Asking good questions is all we’re really doing.

The scope of the book doesn’t focus on the specifics of Max's adventures and instead of their impact. What was the decision behind this?

Deniz Camp: Plot is so heavily focused upon in comics, and in writing, and I guess I don’t see why. Plot is an instrument to talk about characters, and to talk about ideas. That’s ALL it is. 

An event - and that’s all plot is, a series of events strung together by causality, a causal chain spreading it’s tailfeathers and presenting its genitals - is just a second, just a single moment, but the impact it has on you, the wake that it leaves, can last years. The wake that it leaves in the world can last centuries. 

Chernobyl wasn’t much more than an instant, or a short series of mistakes. It won’t be habitable for 20,000 years. 

It’s all in the wake.  

The first time I saw someone curse, I knew that this wasn’t an all-ages book. Was this a conscious decision? What aspects of this story prevented you from being able to do that?

Deniz Camp: Because the first issue opens with a young Max, there may be the tendency to believe it’s all-ages. While we’re making this a mature readers book, this is not Preacher or Sex Criminals or even a hard boiled Brubaker/Phillips joint -- we’re discussing mature themes. That doesn’t mean violence, language or sex -- although all those things will be peppered about the series -- it means wrestling with death, and love, and grief and existential darkness. 

I always wanted to talk about those things. I always do want to talk about those things. 

I do think that there’s a way to do some of that in an all-ages sort of way, and I’ve got something like that coming up, but I didn’t want to be hobbled by tight restrictions. And, frankly, I think kids can handle a lot, so long as the good guys make it out okay in the end. I just can’t guarantee that they will, in Maxwell’s Demons.

If you had to pin this book down to a single genre and a mission statement, what would you choose?

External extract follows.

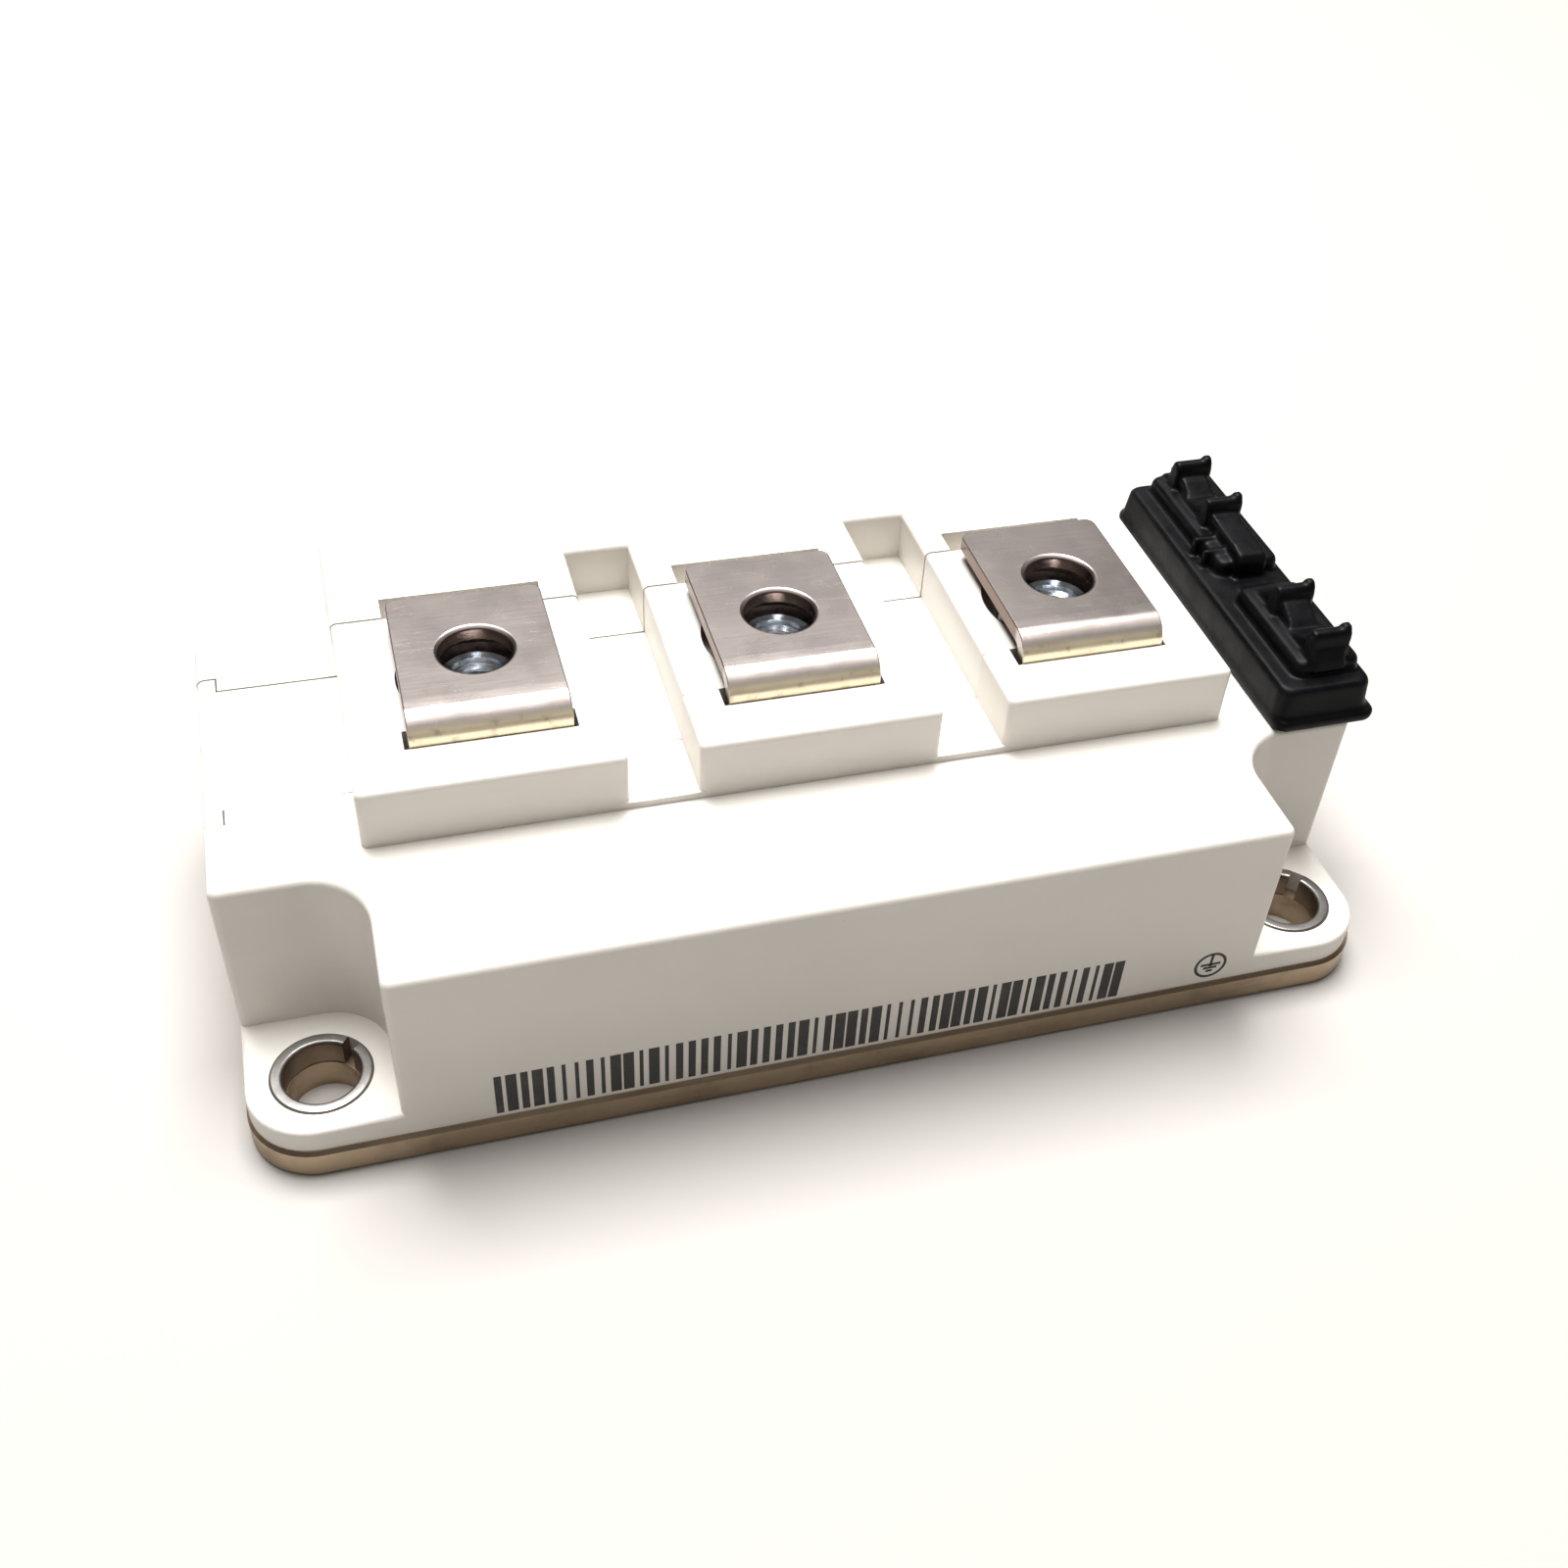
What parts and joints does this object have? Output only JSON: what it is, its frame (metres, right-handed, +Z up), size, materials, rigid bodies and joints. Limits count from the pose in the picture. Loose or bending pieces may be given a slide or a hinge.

I’d say it’s a Science Fiction, and that we’re saying that people are much bigger on the inside than they are on the outside and that not only do people change over time, but how the world sees them does, too.

Everyone has the story of the comic that got them hooked on the medium. What’s yours?

The first thing I loved about comics was, probably, Superman. I had pyjamas and cakes and coloring books and all of that, and I loved all of them.

The first comic I can remember buying was an old, black and white New Gods reprint by Jack Kirby. I’d get on my parents infinite king-sized bed and read there, lost in sci-fi Shakespearean drama. It was the sort of thing you couldn’t, and can’t, experience in any other medium, even today. The scale and literacy and imagination of it.  Even uncolored, I thought it was the most incredible thing I had ever read. 

I’ve not looked back.

Maxwell's Demons will be released on Dec 27th, 2017 through Vault Comics and, with its combination of melancholic optimism and fantastical artistic spreads, is destined to take the comics world by storm.